Your task is to quote exactly the run of lines that starts at the line containing "ribbon_height = (ribbon_coil_turns" and ends at the line containing "cad_parts[node].hide_render = cad_parts[node].hide_viewport", including both.
-- BEGIN Provided material --
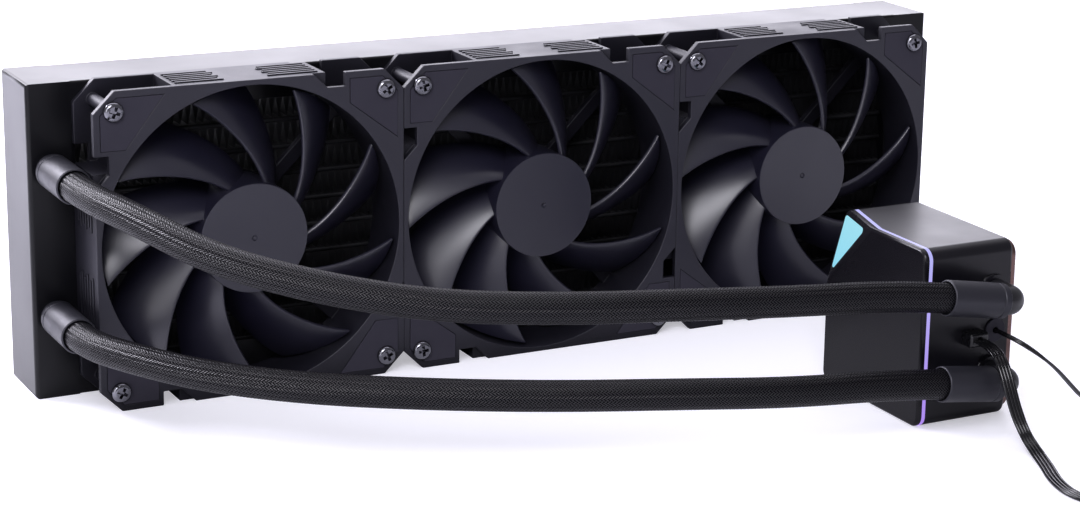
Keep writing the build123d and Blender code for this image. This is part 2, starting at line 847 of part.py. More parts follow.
can_floor_x = chamber_x - can_length + can_wall
with BuildPart() as pump_shaft:
    with BuildSketch(pump_plane(can_floor_x - 0.7 * can_wall)):
        Circle(impeller_shaft_radius)
    extrude(amount=impeller_length + 0.7 * can_wall + 2 * impeller_gap)
write("pump_shaft", pump_shaft)

disc_x = chamber_x + chamber_plate + impeller_gap
with BuildPart() as impeller:
    with BuildSketch(pump_plane(can_floor_x + impeller_gap)):
        Circle(can_radius - can_wall - impeller_gap)
    extrude(amount=disc_x - can_floor_x - impeller_gap)
    with BuildSketch(pump_plane(disc_x)):
        Circle(impeller_radius)
    extrude(amount=vane_thick)
    with BuildSketch(pump_plane(disc_x + vane_thick)):
        with PolarLocations(0, vane_count):
            with Locations((impeller_radius / 2, impeller_radius / 4)):
                Rectangle(0.8 * impeller_radius, vane_thick, rotation=18)
        Circle(3 * impeller_shaft_radius)
        Circle(impeller_radius, mode=Mode.INTERSECT)
    extrude(amount=can_floor_x + impeller_length - disc_x - vane_thick)
    with BuildSketch(pump_plane(can_floor_x)):
        Circle(impeller_shaft_radius + running_gap)
    extrude(amount=pump_depth, mode=Mode.SUBTRACT)
write("pump_impeller", impeller)

with BuildPart() as stator:
    with BuildSketch(pump_plane(chamber_x - can_length)):
        Circle(stator_radius)
        Circle(can_radius + mouth_gap, mode=Mode.SUBTRACT)
        with PolarLocations(can_radius + slot_depth, stator_slots):
            Rectangle(slot_depth, slot_width, mode=Mode.SUBTRACT)
    extrude(amount=can_length - 1)
write("pump_stator", stator)

with BuildPart() as board:
    with BuildSketch(pump_plane(cavity_x + board_post_height)):
        Circle(board_radius)
    extrude(amount=board_thick)
write("pump_board", board)

with BuildPart() as cold_plate:
    with BuildSketch(pump_plane(pump_back_x)):
        RectangleRounded(pump_width - 2 * plate_inset, pump_height - 2 * plate_inset, plate_corner)
    extrude(amount=plate_thick)
    chamfer(cold_plate.faces().sort_by(Axis.X)[-1].edges(), plate_edge)
    with BuildSketch(pump_plane(pump_back_x)):
        Rectangle(fin_block, fin_block)
        with GridLocations(fin_block / fin_slots, 1, fin_slots, 1):
            Rectangle(fin_block / fin_slots / 2, fin_block + oversize, mode=Mode.SUBTRACT)
    extrude(amount=-fin_block_height)
    with BuildSketch(pump_plane(pump_back_x)):
        with GridLocations(*screw_grid, 2, 2):
            Circle(plate_screw_shank + seat_gap)
    extrude(amount=plate_thick, mode=Mode.SUBTRACT)
    with BuildSketch(pump_plane(pump_back_x + plate_thick)):
        with GridLocations(*screw_grid, 2, 2):
            Circle(plate_screw_head + seat_gap)
    extrude(amount=-plate_screw_sink, mode=Mode.SUBTRACT)
write("pump_cold_plate", cold_plate)

with BuildPart() as plate_screws:
    with BuildSketch(pump_plane(pump_back_x + plate_thick - plate_screw_sink)):
        with GridLocations(*screw_grid, 2, 2):
            Circle(plate_screw_head)
    extrude(amount=0.8 * plate_screw_sink)
    with BuildSketch(pump_plane(pump_back_x + plate_thick - plate_screw_sink)):
        with GridLocations(*screw_grid, 2, 2):
            Circle(plate_screw_shank)
    extrude(amount=-(plate_thick + 0.7 * plate_screw_length - plate_screw_sink))
write("pump_plate_screws", plate_screws)


# Cable exits: a round grommet for the thin lead and a plug for the four-wire ribbon
with BuildPart() as grommet:
    with BuildSketch(face_plane(-pocket_depth)):
        with Locations(lead_exit):
            Circle(grommet_radius)
            Circle(lead_diameter / 2 + seat_gap, mode=Mode.SUBTRACT)
    extrude(amount=pocket_depth - housing_wall)
    with BuildSketch(face_plane(-pocket_depth)):
        with Locations(lead_exit):
            Circle(grommet_radius + grommet_lip)
            Circle(lead_diameter / 2 + seat_gap, mode=Mode.SUBTRACT)
    extrude(amount=grommet_lip)
write("cable_grommet", grommet)

with BuildPart() as ribbon_plug:
    with BuildSketch(face_plane(ribbon_plug_out)):
        with Locations(ribbon_exit):
            Rectangle(*ribbon_plug_size)
    extrude(amount=-(ribbon_plug_out + housing_wall))
    chamfer(ribbon_plug.faces().sort_by(Axis.Y)[0].edges(), ribbon_plug_edge)
    with BuildSketch(face_plane(ribbon_plug_out)):
        with Locations(ribbon_exit):
            Circle(ribbon_thick / 2 + seat_gap)
    extrude(amount=-ribbon_entry - seat_gap, mode=Mode.SUBTRACT)
write("ribbon_plug", ribbon_plug)

# Visible stretches. Their spare length lies on the table in a stacked coil each,
# drawn as the ring that the turns fill, with a short tail that ends in a connector.
lead_route = [
    (lead_exit[0], pump_near_y + 1.0, lead_exit[1]),
    (lead_exit[0], -191.5, lead_exit[1]),
    (119.0, -197.5, lead_exit[1] - 2.0),
    (126.0, -199.6, lead_exit[1] - 7.0),
    (135.0, -198.6, lead_exit[1] - 14.0),
    (143.5, -196.4, 12.2),
    (152.0, -194.0, 4.8),
    (160.0, -192.4, 1.3),
    (171.0, -191.7, 1.2),
    (181.5, -191.5, 1.2),
]
cord("cable_lead", lead_route, lead_diameter)

ribbon_route = [
    (ribbon_exit[0], pump_near_y - ribbon_plug_out + ribbon_entry, ribbon_exit[1]),
    (ribbon_exit[0], -196.5, ribbon_exit[1]),
    (104.0, -204.5, ribbon_exit[1] - 3.0),
    (103.8, -210.0, ribbon_exit[1] - 10.5),
    (105.2, -213.0, 13.0),
    (106.5, -218.0, 5.0),
    (105.5, -226.0, 1.6),
    (100.5, -239.0, 1.4),
    (94.5, -251.5, 1.4),
    (91.5, -265.0, 1.4),
    (95.6, -277.0, 1.4),
    (105.1, -286.6, 1.4),
]
cord("cable_ribbon", ribbon_route, ribbon_thick)


def coil(name, middle, radius, width, height, end_angle, tail):
    """A ring on the table round middle, with a tail that leaves it at end_angle.

    The tail is its length, its diameter, and its height at the ring and at its end.
    """
    tail_length, tail_diameter, tail_from, tail_to = tail
    out = (math.cos(math.radians(end_angle)), math.sin(math.radians(end_angle)))
    way = Vector(-out[1], out[0], 0)
    start = Vector(middle[0] + radius * out[0], middle[1] + radius * out[1], tail_from)
    finish = start + way * tail_length
    finish.Z = tail_to
    with BuildPart() as ring:
        with BuildSketch(Plane.XY):
            with Locations(middle):
                Circle(radius + width / 2)
                Circle(radius - width / 2, mode=Mode.SUBTRACT)
        extrude(amount=height)
        with BuildSketch(Plane(origin=start, z_dir=finish - start)):
            Circle(tail_diameter / 2)
        extrude(amount=(finish - start).length)
    write(name, ring)
    return finish + way * connector_gap, way


def connector(name, start, way, size):
    """A small connector body that lies on the table, from start along way."""
    across = way.cross(Vector(0, 0, 1))
    with BuildPart() as body:
        with BuildSketch(Plane(origin=start, x_dir=across, z_dir=way)):
            with Locations((0, size[1] / 2 - start.Z)):
                Rectangle(size[0], size[1])
        extrude(amount=size[2])
        chamfer(body.faces().sort_by(Axis.Z)[-1].edges(), connector_edge)
    write(name, body)


lead_width = 1.2 * lead_diameter
lead_height = (lead_coil_turns + 1) * 1.04 * lead_diameter
lead_tail_sizes = (lead_tail, lead_diameter, lead_coil_turns * lead_diameter, lead_connector_size[1] / 2)
start, way = coil(
    "cable_lead_coil", lead_coil_middle, lead_coil_radius, lead_width, lead_height, 0, lead_tail_sizes
)
connector("lead_connector", start, way, lead_connector_size)

ribbon_height = (ribbon_coil_turns + 1) * ribbon_layer
ribbon_tail_sizes = (ribbon_tail, ribbon_thick, ribbon_coil_turns * ribbon_layer, ribbon_connector_size[1] / 2)
start, way = coil(
    "cable_ribbon_coil", ribbon_coil_middle, ribbon_coil_radius, 1.1 * ribbon_width, ribbon_height,
    ribbon_end_angle, ribbon_tail_sizes,
)
connector("ribbon_connector", start, way, ribbon_connector_size)
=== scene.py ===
"""An all in one liquid cooler for a processor, standing on a white table.

Everything is in metres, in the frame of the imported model: +X along the radiator towards the
pump block, +Y from the fans through the radiator, +Z up, and the origin on the table.
"""
import json
import math

import bmesh
import bpy
import numpy as np
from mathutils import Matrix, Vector


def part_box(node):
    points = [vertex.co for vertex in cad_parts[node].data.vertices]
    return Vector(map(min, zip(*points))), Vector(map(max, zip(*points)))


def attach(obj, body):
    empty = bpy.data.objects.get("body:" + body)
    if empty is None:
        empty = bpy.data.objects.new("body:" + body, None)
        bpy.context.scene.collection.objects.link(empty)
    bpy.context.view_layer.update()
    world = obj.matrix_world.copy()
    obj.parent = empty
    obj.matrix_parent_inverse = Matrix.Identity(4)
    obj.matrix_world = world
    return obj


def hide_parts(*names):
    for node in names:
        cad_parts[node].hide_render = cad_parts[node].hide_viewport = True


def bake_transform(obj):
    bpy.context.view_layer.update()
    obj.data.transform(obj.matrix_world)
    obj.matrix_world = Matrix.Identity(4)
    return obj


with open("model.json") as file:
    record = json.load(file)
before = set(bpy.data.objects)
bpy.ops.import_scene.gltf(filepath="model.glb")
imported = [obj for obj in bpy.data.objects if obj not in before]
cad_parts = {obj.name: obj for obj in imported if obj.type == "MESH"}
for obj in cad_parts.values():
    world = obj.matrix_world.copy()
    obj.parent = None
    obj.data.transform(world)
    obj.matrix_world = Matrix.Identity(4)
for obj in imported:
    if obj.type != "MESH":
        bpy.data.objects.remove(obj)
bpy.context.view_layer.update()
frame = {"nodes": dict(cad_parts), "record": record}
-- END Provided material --
Result of this exercise
ribbon_height = (ribbon_coil_turns + 1) * ribbon_layer
ribbon_tail_sizes = (ribbon_tail, ribbon_thick, ribbon_coil_turns * ribbon_layer, ribbon_connector_size[1] / 2)
start, way = coil(
    "cable_ribbon_coil", ribbon_coil_middle, ribbon_coil_radius, 1.1 * ribbon_width, ribbon_height,
    ribbon_end_angle, ribbon_tail_sizes,
)
connector("ribbon_connector", start, way, ribbon_connector_size)
=== scene.py ===
"""An all in one liquid cooler for a processor, standing on a white table.

Everything is in metres, in the frame of the imported model: +X along the radiator towards the
pump block, +Y from the fans through the radiator, +Z up, and the origin on the table.
"""
import json
import math

import bmesh
import bpy
import numpy as np
from mathutils import Matrix, Vector


def part_box(node):
    points = [vertex.co for vertex in cad_parts[node].data.vertices]
    return Vector(map(min, zip(*points))), Vector(map(max, zip(*points)))


def attach(obj, body):
    empty = bpy.data.objects.get("body:" + body)
    if empty is None:
        empty = bpy.data.objects.new("body:" + body, None)
        bpy.context.scene.collection.objects.link(empty)
    bpy.context.view_layer.update()
    world = obj.matrix_world.copy()
    obj.parent = empty
    obj.matrix_parent_inverse = Matrix.Identity(4)
    obj.matrix_world = world
    return obj


def hide_parts(*names):
    for node in names:
        cad_parts[node].hide_render = cad_parts[node].hide_viewport = True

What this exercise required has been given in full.